Editorial

Vom Vergehen und Werden

Es ist wirklich ein besonderer Vorgang: aus Abfall, Tod, wird Kraft für neues Leben, so könnte das Kompostieren auf den Punkt gebracht, beschrieben werden. Wenn es denn so einfach wäre. Nicht jeder Kompost gelingt spontan, und was guter Kompost ist, da scheiden sich die Geister. Das, was ich aus der Kompostanlage zum Aufbessern unseres Sandbodens bekomme, ist so un-lebendig wie Holzhackschnitzel. Ganz anders sieht das Ergebnis der Komposttonne aus, erdig duftend, und der leicht speckige Kompost, den die biodynamische Baumschule nebenan u. a. aus Rindermist herstellt, zeigt noch eine andere Qualität.

 

Nicht nur im gärtnerischen Kontext erfährt Kompost neue Aufmerksamkeit, z. B. auf der letzten documenta 13 zu erleben. Demeter- Betriebe wenden sich gerade vermehrt diesem Thema zu, besuchen Kurse, laden Ratgeber ein, oder stellen jemand fürs Kompostbereiten und Ausbringen an wie Landwirt Manfred Schmid. Im Focus ist dabei vor allem die Bodenfruchtbarkeit, konkret der Humusgehalt und die Humusqualität aber auch der durch die Kohlenstoffbindung bedingte Klimaschutz. Doch lohnt sich der Blick aufs Kompostieren auch hinsichtlich der Nährstoffeffizienz, vor allem was Stickstoff angeht.

 

Dabei stehen Landwirte und Gärtner vor allem vor der Frage: Wie kompostieren? Jenseits der biodynamischen Präparation. Denn die Verfahren, Kompost zu bereiten, sind zum Teil gegensätzlich: Mal soll reichlich gewendet werden, mal bloß nicht, mal unbedingt aerob, mal tendenziell anaerob, mal mit Kohle, mal mit EM, mal sind es die Bakterien, mal sind es die Pilze, die wichtig sind.
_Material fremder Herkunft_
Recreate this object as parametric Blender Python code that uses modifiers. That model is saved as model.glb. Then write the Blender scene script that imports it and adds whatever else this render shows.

Und auch die Biodynamischen Präparate können feucht oder trocken gelagert werden, es gibt biodynamisch noch den Pfeiffer-Starter und den Mäusdorfer Rottelenker, Vielfalt auch hier.

 

Nun gibt es unterschiedliche Zwecke, das wird am deutlichsten im Erwerbsgartenbau: Kompost für Jungpflanzenerde oder empfindliche Kulturen, zur Steigerung des Humusgehaltes, zur regelmäßigen Kräftigung des Bodenlebens oder zur Nährstoffversorgung oder gar aus Gründen der Pflanzengesundheit, das bedingt verschiedene Zusammensetzungen, Reifegrade, vielleicht auch Verfahren. Was geeignet ist, ergibt sich mit dem Blick auf den Gesamtbetrieb.

 

Aus biodynamischer Sicht kommt es darauf an, die Erde zu verlebendigen, um dem Gedeihen der Landwirtschaft eine Basis zu geben. Geeigneter Mist verschiedener Tierarten und Kompost sind hierzu die Ausgangsmaterialien, das beginnt schon bei der Fütterung. In den Anfängen der Biodynamik war die Kompostpflege das Top-Thema, im Buch „Lebendiger Dünger“ (Hrsg. von H. Bartsch und F. Dreidax 1941) zu bestaunen. Ihre Vorteilhaftigkeit in vielen Versuchen verdankt die Biodynamik dem präparierten Mistkompost. Aufmerksamkeit verdient dieser also auch heute. Denn, dass mit gutem Mistkompost versorgte Böden ein aktives Bodenleben entwickeln, ist bekannt, wobei es weniger auf den Humus = Kohlenstoffgehalt als vielmehr auf die Aktivität und auf die organische Bodensubstanz insgesamt ankommt.

 

Auch wenn wir an die Weiterentwicklung des Ökolandbaus denken, kommt der Kompostierung eine tragende Rolle zu, so Nikolai Fuchs in seinem Buch „Evolutive Agrarkultur“. Er sieht sie als Zentralprozess an, auf dem Weg der Betriebe zu stabiler Komplexität, die beim Boden beginnt, und als Vermittler einer Wärmequalität.

 

Kompost machen scheint also mehr unter dem Aspekt der Qualität – auch der Lebensmittel – von Bedeutung, als zum Zwecke des Klimaschutzes. Denn, wenn es auch stoffliche Verluste zu vermeiden gilt, so ist doch der Beitrag zum Klimaschutz über die Humussteigerung eher gering im Vergleich zu den Einsparmöglichkeiten, die hier Industrie und Verkehr bieten. Doch ist Bodenaufbau mit Kompost in guter bäuerlicher Tradition eine Investition in die Zukunft.